**Task directions:** Draw out every line with the word "joints" from the listing below.

====================

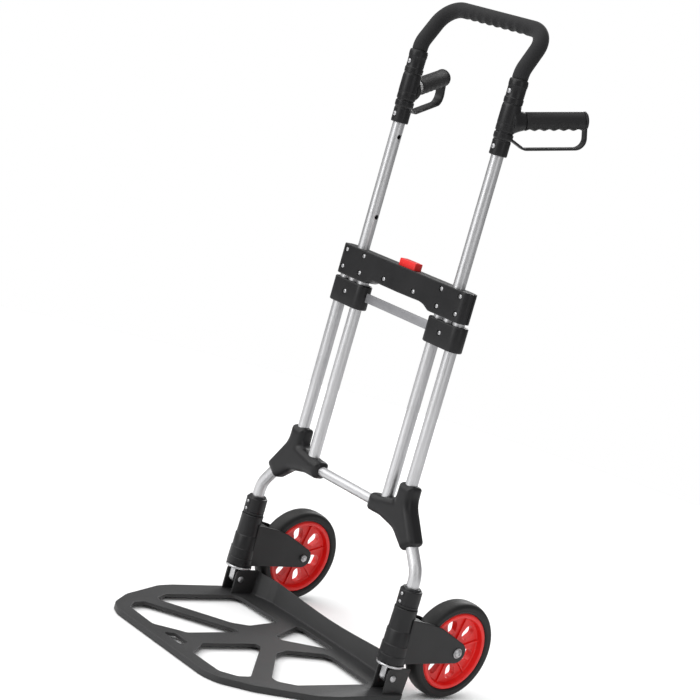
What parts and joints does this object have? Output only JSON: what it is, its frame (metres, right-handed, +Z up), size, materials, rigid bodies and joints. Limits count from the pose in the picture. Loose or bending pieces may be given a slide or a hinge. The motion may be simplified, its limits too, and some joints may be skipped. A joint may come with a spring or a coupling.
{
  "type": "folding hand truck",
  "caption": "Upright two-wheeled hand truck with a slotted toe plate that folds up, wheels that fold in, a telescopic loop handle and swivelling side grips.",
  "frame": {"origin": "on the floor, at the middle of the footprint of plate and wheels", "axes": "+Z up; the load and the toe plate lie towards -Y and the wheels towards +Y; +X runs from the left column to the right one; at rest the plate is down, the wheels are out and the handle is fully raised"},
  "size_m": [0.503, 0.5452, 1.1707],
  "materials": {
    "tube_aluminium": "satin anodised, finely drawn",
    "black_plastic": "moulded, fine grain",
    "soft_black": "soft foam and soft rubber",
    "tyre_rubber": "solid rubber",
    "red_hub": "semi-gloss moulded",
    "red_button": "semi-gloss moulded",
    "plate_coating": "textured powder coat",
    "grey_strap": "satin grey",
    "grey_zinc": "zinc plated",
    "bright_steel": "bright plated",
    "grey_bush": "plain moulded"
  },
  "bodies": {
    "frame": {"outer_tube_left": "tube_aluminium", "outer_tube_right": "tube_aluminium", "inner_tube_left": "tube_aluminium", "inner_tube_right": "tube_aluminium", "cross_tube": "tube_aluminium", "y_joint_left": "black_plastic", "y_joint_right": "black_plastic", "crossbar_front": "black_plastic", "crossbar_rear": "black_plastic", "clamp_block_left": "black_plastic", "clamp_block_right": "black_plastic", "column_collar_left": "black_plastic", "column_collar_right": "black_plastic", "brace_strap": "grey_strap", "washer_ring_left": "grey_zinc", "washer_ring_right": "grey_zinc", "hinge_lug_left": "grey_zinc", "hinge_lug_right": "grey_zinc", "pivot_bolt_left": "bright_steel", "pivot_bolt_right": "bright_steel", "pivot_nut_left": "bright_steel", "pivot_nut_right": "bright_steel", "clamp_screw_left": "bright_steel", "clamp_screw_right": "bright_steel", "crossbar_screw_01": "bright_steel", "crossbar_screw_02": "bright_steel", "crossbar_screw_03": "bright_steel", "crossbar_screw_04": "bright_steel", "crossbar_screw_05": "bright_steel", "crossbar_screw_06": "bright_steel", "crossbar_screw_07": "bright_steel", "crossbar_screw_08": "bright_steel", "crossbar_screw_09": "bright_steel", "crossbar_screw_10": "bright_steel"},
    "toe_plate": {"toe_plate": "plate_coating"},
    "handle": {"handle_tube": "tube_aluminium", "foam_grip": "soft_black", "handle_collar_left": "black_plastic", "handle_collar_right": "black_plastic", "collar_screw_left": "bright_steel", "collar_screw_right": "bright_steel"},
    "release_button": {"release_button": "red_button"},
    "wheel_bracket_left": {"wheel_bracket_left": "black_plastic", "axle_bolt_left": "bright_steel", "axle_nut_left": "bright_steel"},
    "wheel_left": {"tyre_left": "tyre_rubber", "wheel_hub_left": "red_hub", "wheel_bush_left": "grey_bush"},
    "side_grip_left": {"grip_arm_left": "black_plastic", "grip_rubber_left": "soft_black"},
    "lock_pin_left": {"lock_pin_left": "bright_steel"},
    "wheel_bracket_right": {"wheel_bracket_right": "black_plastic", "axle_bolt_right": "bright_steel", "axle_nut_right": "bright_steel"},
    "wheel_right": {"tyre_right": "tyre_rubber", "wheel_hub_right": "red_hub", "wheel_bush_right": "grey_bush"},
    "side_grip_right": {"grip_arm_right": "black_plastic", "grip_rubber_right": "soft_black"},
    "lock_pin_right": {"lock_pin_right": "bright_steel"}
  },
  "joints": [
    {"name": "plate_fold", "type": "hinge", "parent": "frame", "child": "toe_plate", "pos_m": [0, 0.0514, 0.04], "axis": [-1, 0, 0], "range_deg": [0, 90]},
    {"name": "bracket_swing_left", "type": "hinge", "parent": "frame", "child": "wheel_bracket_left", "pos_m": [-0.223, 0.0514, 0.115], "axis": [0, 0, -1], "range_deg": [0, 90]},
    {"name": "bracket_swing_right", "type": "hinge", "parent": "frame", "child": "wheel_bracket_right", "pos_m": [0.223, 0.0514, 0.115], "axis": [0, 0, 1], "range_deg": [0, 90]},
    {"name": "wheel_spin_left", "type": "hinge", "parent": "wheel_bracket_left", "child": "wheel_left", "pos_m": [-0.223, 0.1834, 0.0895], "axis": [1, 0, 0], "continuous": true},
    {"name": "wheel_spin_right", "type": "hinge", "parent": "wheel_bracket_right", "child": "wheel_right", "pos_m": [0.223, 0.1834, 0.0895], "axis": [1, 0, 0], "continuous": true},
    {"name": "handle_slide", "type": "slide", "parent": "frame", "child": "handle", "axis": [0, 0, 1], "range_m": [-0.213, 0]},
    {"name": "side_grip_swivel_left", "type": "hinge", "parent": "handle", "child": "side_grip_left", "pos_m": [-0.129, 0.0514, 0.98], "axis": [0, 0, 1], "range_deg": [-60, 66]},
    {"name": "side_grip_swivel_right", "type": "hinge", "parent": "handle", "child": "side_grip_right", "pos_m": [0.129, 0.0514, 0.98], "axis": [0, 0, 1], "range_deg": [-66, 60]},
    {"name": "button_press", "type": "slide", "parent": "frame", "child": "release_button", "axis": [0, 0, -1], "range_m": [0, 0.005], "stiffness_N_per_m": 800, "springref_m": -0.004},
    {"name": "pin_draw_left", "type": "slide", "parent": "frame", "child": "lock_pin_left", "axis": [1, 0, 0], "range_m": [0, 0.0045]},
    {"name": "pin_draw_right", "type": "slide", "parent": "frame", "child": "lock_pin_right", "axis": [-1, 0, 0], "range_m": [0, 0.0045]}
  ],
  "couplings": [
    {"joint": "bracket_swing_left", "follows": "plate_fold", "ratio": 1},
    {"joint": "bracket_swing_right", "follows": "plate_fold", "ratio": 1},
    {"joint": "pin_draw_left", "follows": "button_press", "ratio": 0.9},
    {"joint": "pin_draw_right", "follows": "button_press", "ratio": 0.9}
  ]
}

====================

**Written response:**
What parts and joints does this object have? Output only JSON: what it is, its frame (metres, right-handed, +Z up), size, materials, rigid bodies and joints. Limits count from the pose in the picture. Loose or bending pieces may be given a slide or a hinge. The motion may be simplified, its limits too, and some joints may be skipped. A joint may come with a spring or a coupling.
  "joints": [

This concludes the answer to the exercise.